Questo spazio, sepolto nell’oblio da oltre trent’anni, torna a vivere e si trasforma in un luogo di arte e dialogo per le future generazioni. Nel cuore di questo luogo abbandonato, le pareti di pietra logorate dalla storia e le sbarre testimoniano di un passato di confinamento e isolamento. Oggi, queste stesse mura divengono tela per esplorare un tema tanto universale quanto intimo: la vulnerabilità umana.
Un progetto che rappresenta un esperimento artistico audace e innovativo nel suo genere focalizzando l’attenzione dello spettatore sulla fragilità dell’essere umano. Gli artisti che hanno collaborato al progetto si sono immersi in un contesto carcerario per trasformare la durezza del passato in un luogo di riflessione e consapevolezza. In ogni singolo angolo di questo luogo crudo e suggestivo si respira una tensione palpabile, dove la vulnerabilità è riconosciuta come parte integrante dell’esperienza umana. “iosonovulnerabile” proseguirà fino al 30 gennaio 2024, rappresentando l’ultima documentazione utile prima della ristrutturazione architettonica e del cambiamento di destinazione della struttura, prevista nei mesi successivi.
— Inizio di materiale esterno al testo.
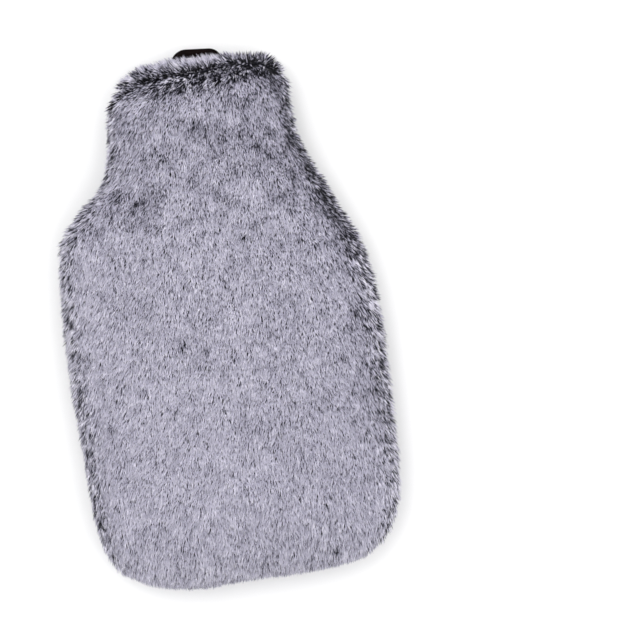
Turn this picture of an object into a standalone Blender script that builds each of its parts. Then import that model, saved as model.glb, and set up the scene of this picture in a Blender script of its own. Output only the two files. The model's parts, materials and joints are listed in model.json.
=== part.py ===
"""Faux fur cover for a hot water bottle, lying on its back.

Two panels of long-pile fur fabric meet at a seam round the bottom, the sides and the neck, and lie
open at the neck's top. A tape loop is sewn into the back panel's top edge. Lengths are in metres
unless a name or a table says mm, +Y runs towards the neck and +Z up out of the front.
"""
import math

import bmesh
import bpy
from mathutils import Vector, noise

MM = 0.001

# The outline that the pile reaches, and how far the front and back stand from the seam, in mm.
SECTION_COLUMNS = ("height", "left", "right", "rise", "drop")
SECTIONS = (
    (18, 94, 96, 32, 24),
    (30, 103, 105, 32, 24),
    (48, 108, 112, 33, 24),
    (80, 110, 115, 34, 24),
    (150, 114, 116, 34, 24),
    (195, 116, 116, 34, 24),
    (226, 115, 112, 34, 24),
    (246, 114, 106, 33, 24),
    (263, 110, 97, 32, 24),
    (280, 99, 90, 31, 24),
    (297, 82, 81, 30, 24),
    (316, 72, 74, 29, 24),
    (338, 68, 69, 28, 24),
    (356, 66, 68, 27, 24),
    (372, 60, 65, 26, 22),
)

# The hollow for the bottle: its inset from the outline, and its reach from the seam, in mm.
HOLLOW_COLUMNS = ("height", "inset", "up", "down")
HOLLOW = (
    (19, 46, 5, 5),
    (27, 29, 13, 10),
    (42, 21, 19, 13),
    (75, 18, 22, 15),
    (290, 18, 20, 15),
    (335, 17, 17, 14),
    (358, 14, 13, 9),
    (374, 12, 8, 4.5),
    (402, 12, 8, 4.5),
)
HOLLOW_SIDES = 28
HOLLOW_RINGS = 30
HOLLOW_ROUNDNESS = 2.4  # 2 is an ellipse, and more is squarer

SEAM_LEVEL = 24 * MM  # height of the seam above what the cover lies on
SEAM_GAP = 0.3 * MM
CORNER_HEIGHT = 18 * MM  # where the bottom edge turns into the sides
BOTTOM_POWER = 3.6  # how flat the bottom edge is before its corners
TOP_POWER = 5.0

PANELS = {
    "front_panel": {"side": 1, "columns": 42, "rows": 58, "top": 379 * MM, "corner": 364 * MM},
    "back_panel": {"side": -1, "columns": 34, "rows": 44, "top": 388 * MM, "corner": 370 * MM},
}

RIM_WALL = 5 * MM  # thickness of the pile at the seam
EDGE_POWER = 2.8  # roundness of the faces towards the sides and the bottom
END_LENGTH = 70 * MM
LIP_LENGTH = 34 * MM
LIP_FALL = 0.42  # share of the rise that is gone at the mouth
FLAT_GAIN = 1.12  # spreads the part of the back that rests on the surface

LUMP_HEIGHT = 1.7 * MM  # the pile's soft swells
LUMP_SIZE = Vector((20 * MM, 32 * MM, 20 * MM))
TUFT_HEIGHT = 1.2 * MM
TUFT_SIZE = Vector((8 * MM, 15 * MM, 8 * MM))
LOCK_REACH = 3.4 * MM  # the jagged locks round the rim
LOCK_COMB = 4.0 * MM
LIP_ROUND = (7 * MM, 1.5 * MM)  # how far the mouth's edges and the row beside them turn outwards

LOOP_CENTRE = 4 * MM  # across the neck, along the tape's middle line
LOOP_WIDTH = 29.5 * MM
LOOP_CREST = 390.6 * MM
LOOP_LEG = 19 * MM
LOOP_CORNER = 8 * MM
LOOP_TAPE = (6.4 * MM, 4.0 * MM)  # in the cover's plane, and across it
LOOP_LEVEL = 15 * MM
LOOP_ROUNDING = 0.8 * MM
CORNER_STEPS = 5
LOOP_GAP_DEPTH = 7 * MM  # how far the pile parts below the crest
FIT_GAP = 0.3 * MM

FUR_COLOUR = (0.30, 0.29, 0.37, 1.0)
TAPE_COLOUR = (0.012, 0.012, 0.016, 1.0)


def clear_scene():
    for item in list(bpy.data.objects):
        bpy.data.objects.remove(item, do_unlink=True)


def new_collection(name):
    collection = bpy.data.collections.new(name)
    bpy.context.scene.collection.children.link(collection)
    return collection


def new_material(name, colour, roughness):
    material = bpy.data.materials.new(name)
    material.use_nodes = True
    shader = material.node_tree.nodes["Principled BSDF"]
    shader.inputs["Base Color"].default_value = colour
    shader.inputs["Roughness"].default_value = roughness
    shader.inputs["Metallic"].default_value = 0.0
    return material


def column_value(table, columns, name, height):
    """One column of a table at a height in metres, in metres, along a smooth curve."""
    at = columns.index(name)
    mm = min(max(height / MM, table[0][0]), table[-1][0])
    low = max(i for i, row in enumerate(table[:-1]) if row[0] <= mm)
    here, above = table[low], table[low + 1]
    step = above[0] - here[0]

    def slope(row):
        before, after = table[max(row - 1, 0)], table[min(row + 1, len(table) - 1)]
        return (after[at] - before[at]) / (after[0] - before[0])

    t = (mm - here[0]) / step
    first, last = slope(low) * step, slope(low + 1) * step
    bend = (2 * t - 3) * t * t
    value = (1 + bend) * here[at] + (t - 1) ** 2 * t * first - bend * above[at]
    return (value + (t - 1) * t * t * last) * MM


def section(name, height):
    return column_value(SECTIONS, SECTION_COLUMNS, name, height)


def panel_place(panel, across, along):
    """Place in the seam's plane: across is -1 to 1, along is 0 at the bottom and 1 at the mouth."""
    height = CORNER_HEIGHT + along * (panel["corner"] - CORNER_HEIGHT)
    left, right = section("left", height), section("right", height)
    x = -left + (across + 1) / 2 * (left + right)
    bottom = CORNER_HEIGHT * (abs(across) ** BOTTOM_POWER - 1)
    top = (panel["top"] - panel["corner"]) * (1 - abs(across) ** TOP_POWER)
    y = height + (1 - along) ** 3 * bottom + along ** 3 * top
    return x, y


def rounding(distance, length):
    """Rises from 0 at an edge to 1 at a length in from it, as a pillow does."""
    inwards = min(distance / length, 1)
    return math.sqrt(1 - (1 - inwards) ** EDGE_POWER)


def fullness(panel, across, along):
    """How far a face stands out at a place, from 0 at the seam to 1 in its middle."""
    length = panel["corner"] - CORNER_HEIGHT
    sides = math.sqrt(1 - abs(across) ** EDGE_POWER)
    bottom = rounding(along * length, END_LENGTH)
    lip = 1 - LIP_FALL * (1 - rounding((1 - along) * length, LIP_LENGTH))
    return sides * bottom * lip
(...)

Varcando il cancello dell’ex Carcere Pontificio di Velletri si finisce in un limbo di invisibilità. Nel silenzio assordante di luoghi che vanno dimenticati si accende una luce per guardare da vicino la particolare bellezza e energia della pelle della vulnerabilità, della piega della fragilità. A partire dal cortile della presa d’aria dei detenuti, il visitatore è chiamato a mettere in discussione i propri sensi per scoprire una realtà architettonica in cui un gruppo di artisti transdisciplinari può praticare una forma di speleologia creativa, capace di riportare alla luce ciò che l’incuria, il degrado e il tempo sono riusciti a nascondere per decenni: “Organismi Artistici Comunicanti” che trascendono la loro materialità in un mondo che sembra essersi cristallizzato ma che, nonostante tutto, ci fa vedere perché lottare per la vita.